[WHAT TO WORK ON]
In the listing that follows, locate the line containing "moulding_pins();" and the line containing "if empty is". Retype exactly those two lines and every line between them, and nothing more.

[STORED DATA]
** Start **

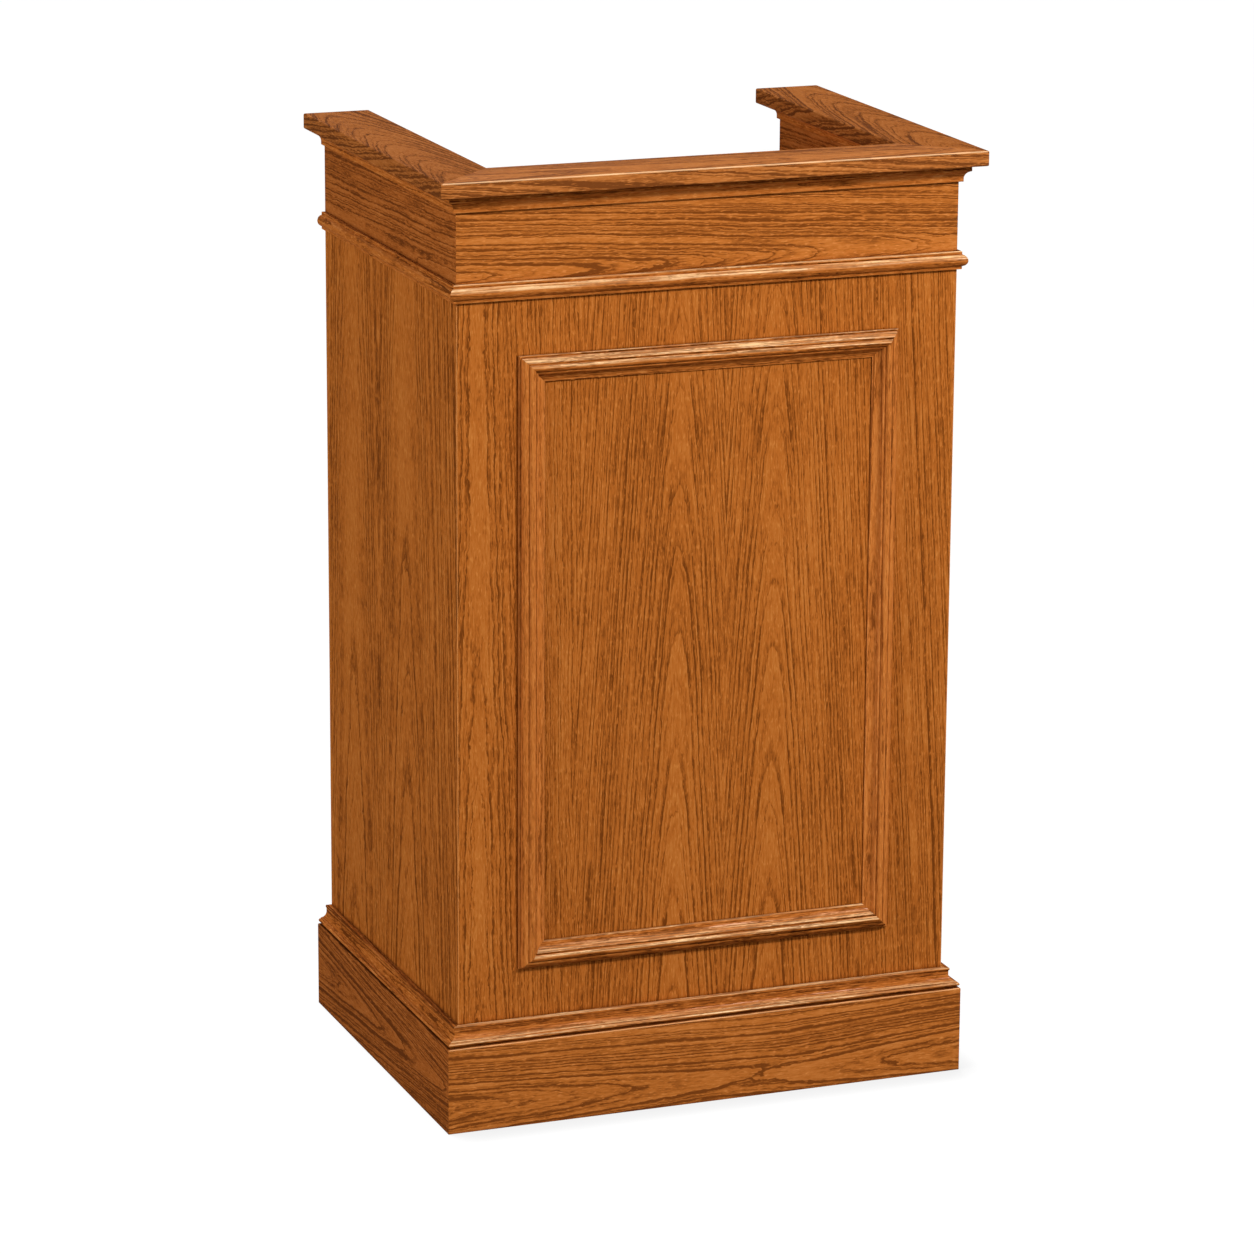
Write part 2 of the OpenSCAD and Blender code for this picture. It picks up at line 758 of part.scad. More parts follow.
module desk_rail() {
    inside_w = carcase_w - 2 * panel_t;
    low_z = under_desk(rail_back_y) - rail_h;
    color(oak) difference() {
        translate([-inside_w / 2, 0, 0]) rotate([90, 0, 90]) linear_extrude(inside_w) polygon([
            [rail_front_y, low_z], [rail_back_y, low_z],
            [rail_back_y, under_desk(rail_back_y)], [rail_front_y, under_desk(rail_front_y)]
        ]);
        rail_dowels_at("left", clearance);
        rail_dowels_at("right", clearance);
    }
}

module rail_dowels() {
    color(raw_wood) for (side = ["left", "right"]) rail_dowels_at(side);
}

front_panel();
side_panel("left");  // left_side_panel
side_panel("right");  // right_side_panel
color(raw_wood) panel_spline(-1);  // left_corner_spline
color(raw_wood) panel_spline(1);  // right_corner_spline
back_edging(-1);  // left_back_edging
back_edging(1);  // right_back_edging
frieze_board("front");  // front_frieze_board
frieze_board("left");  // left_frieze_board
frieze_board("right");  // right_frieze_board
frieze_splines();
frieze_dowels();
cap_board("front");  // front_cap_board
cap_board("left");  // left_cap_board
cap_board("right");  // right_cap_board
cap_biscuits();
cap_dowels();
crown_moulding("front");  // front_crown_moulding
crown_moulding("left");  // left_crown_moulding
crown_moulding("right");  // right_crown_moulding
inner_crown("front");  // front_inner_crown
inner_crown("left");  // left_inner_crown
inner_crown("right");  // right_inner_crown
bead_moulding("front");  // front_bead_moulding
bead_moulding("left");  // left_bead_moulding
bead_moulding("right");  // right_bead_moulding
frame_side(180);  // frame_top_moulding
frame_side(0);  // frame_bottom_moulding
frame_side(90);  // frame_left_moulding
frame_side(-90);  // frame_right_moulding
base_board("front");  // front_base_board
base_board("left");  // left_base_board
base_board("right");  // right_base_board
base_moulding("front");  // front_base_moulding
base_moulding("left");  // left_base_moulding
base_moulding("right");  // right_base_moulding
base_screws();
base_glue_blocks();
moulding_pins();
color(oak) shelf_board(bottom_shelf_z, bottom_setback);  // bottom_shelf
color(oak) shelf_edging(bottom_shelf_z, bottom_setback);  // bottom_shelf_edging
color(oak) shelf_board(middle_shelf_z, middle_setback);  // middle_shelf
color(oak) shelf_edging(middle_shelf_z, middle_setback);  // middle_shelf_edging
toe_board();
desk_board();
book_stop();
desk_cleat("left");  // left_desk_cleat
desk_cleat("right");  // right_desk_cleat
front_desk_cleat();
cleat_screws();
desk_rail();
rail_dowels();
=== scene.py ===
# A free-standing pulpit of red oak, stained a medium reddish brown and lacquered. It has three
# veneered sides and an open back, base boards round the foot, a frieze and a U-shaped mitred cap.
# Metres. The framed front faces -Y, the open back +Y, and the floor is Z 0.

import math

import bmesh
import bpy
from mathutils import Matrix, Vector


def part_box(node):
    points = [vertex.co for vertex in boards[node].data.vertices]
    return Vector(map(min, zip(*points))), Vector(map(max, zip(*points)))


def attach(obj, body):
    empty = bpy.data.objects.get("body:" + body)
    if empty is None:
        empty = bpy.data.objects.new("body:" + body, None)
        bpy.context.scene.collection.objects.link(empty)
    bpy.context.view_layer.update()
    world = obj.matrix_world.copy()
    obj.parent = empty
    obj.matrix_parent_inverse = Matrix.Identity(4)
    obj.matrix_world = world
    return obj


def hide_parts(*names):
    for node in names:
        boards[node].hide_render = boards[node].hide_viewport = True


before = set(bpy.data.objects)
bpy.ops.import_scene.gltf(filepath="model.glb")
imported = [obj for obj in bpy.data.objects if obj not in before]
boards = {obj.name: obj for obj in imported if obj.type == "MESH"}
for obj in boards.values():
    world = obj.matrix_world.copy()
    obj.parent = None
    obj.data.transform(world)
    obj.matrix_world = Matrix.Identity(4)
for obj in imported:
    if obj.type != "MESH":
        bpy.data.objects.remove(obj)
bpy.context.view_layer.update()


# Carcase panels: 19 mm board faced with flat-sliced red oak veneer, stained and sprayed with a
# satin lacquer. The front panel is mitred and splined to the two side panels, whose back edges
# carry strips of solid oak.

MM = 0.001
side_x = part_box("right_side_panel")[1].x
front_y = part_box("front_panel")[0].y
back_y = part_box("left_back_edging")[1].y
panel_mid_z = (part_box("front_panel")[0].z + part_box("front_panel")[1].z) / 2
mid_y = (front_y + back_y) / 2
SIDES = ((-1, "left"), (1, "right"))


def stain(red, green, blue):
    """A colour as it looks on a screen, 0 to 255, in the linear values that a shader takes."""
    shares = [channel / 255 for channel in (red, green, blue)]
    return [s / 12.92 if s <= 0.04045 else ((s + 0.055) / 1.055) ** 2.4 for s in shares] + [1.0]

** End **

[SOLVED EXERCISE]
moulding_pins();
color(oak) shelf_board(bottom_shelf_z, bottom_setback);  // bottom_shelf
color(oak) shelf_edging(bottom_shelf_z, bottom_setback);  // bottom_shelf_edging
color(oak) shelf_board(middle_shelf_z, middle_setback);  // middle_shelf
color(oak) shelf_edging(middle_shelf_z, middle_setback);  // middle_shelf_edging
toe_board();
desk_board();
book_stop();
desk_cleat("left");  // left_desk_cleat
desk_cleat("right");  // right_desk_cleat
front_desk_cleat();
cleat_screws();
desk_rail();
rail_dowels();
=== scene.py ===
# A free-standing pulpit of red oak, stained a medium reddish brown and lacquered. It has three
# veneered sides and an open back, base boards round the foot, a frieze and a U-shaped mitred cap.
# Metres. The framed front faces -Y, the open back +Y, and the floor is Z 0.

import math

import bmesh
import bpy
from mathutils import Matrix, Vector


def part_box(node):
    points = [vertex.co for vertex in boards[node].data.vertices]
    return Vector(map(min, zip(*points))), Vector(map(max, zip(*points)))


def attach(obj, body):
    empty = bpy.data.objects.get("body:" + body)
    if empty is None:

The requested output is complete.